My startup failed, and I don't know why - sfps
http://shitfuckpissstore.com/
======
onion2k
I imagine the reason your business failed is due to ignoring the lefthand side
gutter on your website. A simple group focus test would have found this. The
text is hard up against the edge of the screen, causing users to feel trapped
and confined.
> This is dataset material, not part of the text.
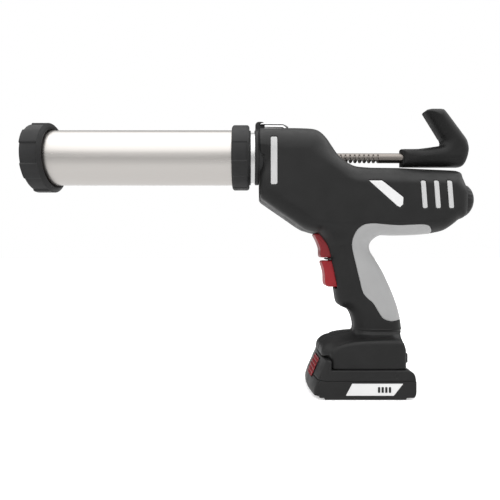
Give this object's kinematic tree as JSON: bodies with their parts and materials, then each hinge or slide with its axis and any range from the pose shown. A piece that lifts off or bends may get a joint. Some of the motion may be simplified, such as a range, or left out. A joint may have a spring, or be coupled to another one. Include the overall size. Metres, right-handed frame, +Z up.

With a 15px margin users would feel free and excited by your
offering, leading to an improved conversion ratio and additional social back
links from sharing on Bebo and MySpace.

UX Consultancy: $3200, payable in Dogecoin.

------
tzs
Never forget the classic sales aphorism to "sell the sizzle, not the steak".
Applied to pencils, that would be "sell the sharpening, not the pencil", and
can be seen in practice here:
[http://www.artisanalpencilsharpening.com](http://www.artisanalpencilsharpening.com)

------
zinghaboi
I actually enjoyed reading the description for pricing plans.

------
antichaos
How much time did you invest in this?

------
shekhar101
Damn you! A loud fart sound in the middle of 10s of people in a conference
room. :@ NSFW :D

------
jqm
all you need is one customer....

------
iambase
you should have pivoted to dog underwear... !

------
hfreire
color. you forgot about the colored pencils.

------
hramos_3
Do you know how to make potato salad?